A candidatura ainda revelaria que os anos de turbulência não haviam prejudicado as finanças de Cunha. Ele continuava rico, tendo declarado patrimônio de R$ 14,1 milhões à Justiça Eleitoral.

Protesto contra Cunha em dezembro de 2015 | Reuters/N. Doce

Construindo base em Minas Gerais para 2026

Após o fracasso em São Paulo, Cunha, hoje com 67 anos, se voltou para Minas Gerais. No final de 2024, passou a construir metodicamente uma rede de influência regional baseada no cultivo do eleitorado evangélico, como parte de um plano para se candidatar a deputado federal pelo estado.
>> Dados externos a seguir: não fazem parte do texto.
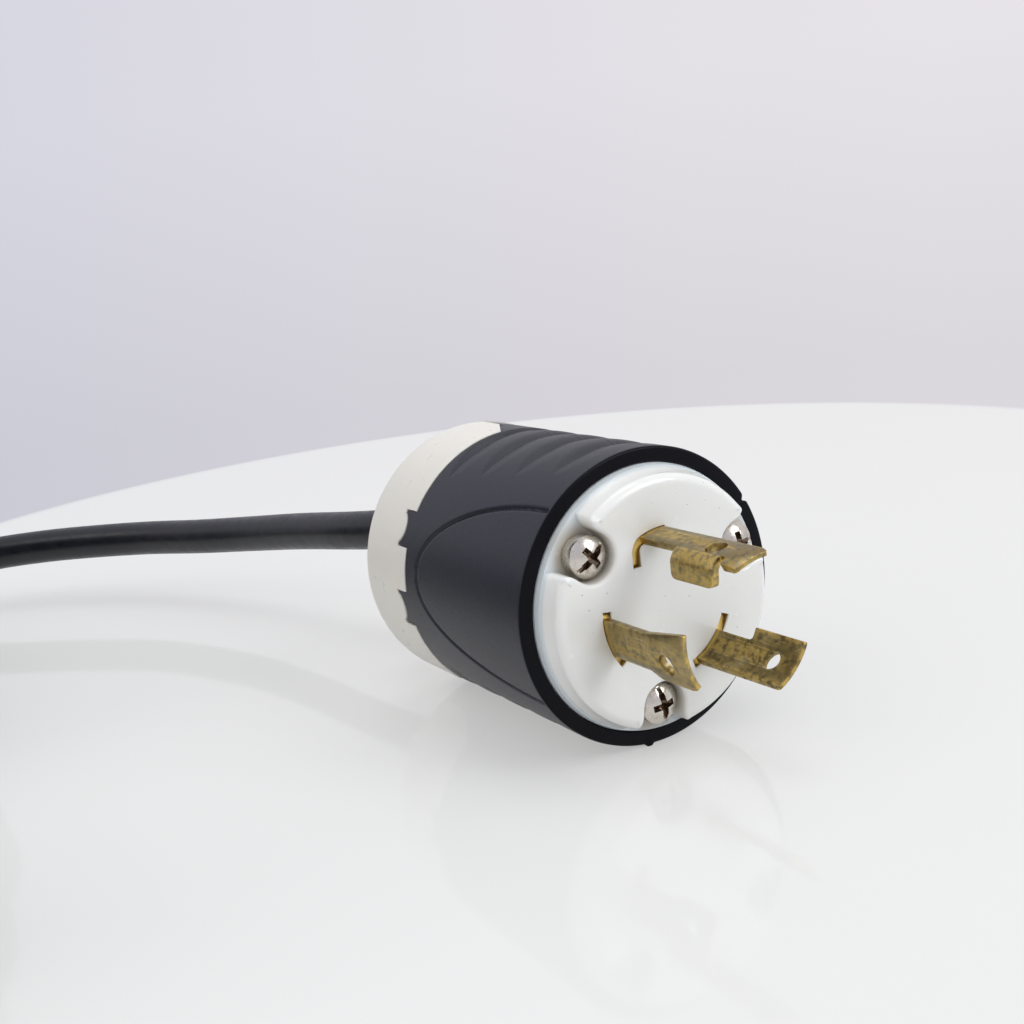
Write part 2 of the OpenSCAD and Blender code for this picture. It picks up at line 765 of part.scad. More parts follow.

É uma tática que Cunha já havia adotado no Rio de Janeiro nos anos 1990, quando sua carreira no meio político sofreu um primeiro baque após seu nome ser envolvido no “esquema PC”, pivô do impeachment de Collor (1990-1992). Nos anos seguintes, Cunha recuperou influência se metamorfoseando em político evangélico, segmento em ascensão à época

No momento, Cunha tem participado de cultos em Minas Gerais. Em abril, na inauguração de um templo em Araxá, recebeu elogios públicos do pastor Valdemiro Santiago.

Em Minas, Cunha também tem resgatado outra estratégia que ajudou a pavimentar sua primeira vitória no Rio como deputado federal em 2002: presença e controle de rádios evangélicas.

Nos últimos meses, Cunha vem adquirindo ou abrindo várias estações em Minas Gerais. Cinco delas já operam na Zona da Mata, região que faz divisa com o Rio de Janeiro, incluindo estações em Juiz de Fora e Guarani.

Outra foi inaugurada em julho em Belo Horizonte, e contém um segmento transmitido de hora em hora chamado “Versículo da hora – com Eduardo Cunha”.

Há também estações em Uberaba e Uberlândia, no Triângulo Mineiro. Até o momento, Cunha já soma mais de dez rádios em operação, agregadas como “Rede 89 Maravilha”. No início de novembro, Cunha disse que o plano envolve implementar 23 rádios.

“Transmitimos fé, esperança e a Palavra de Deus”, diz o slogan da rede.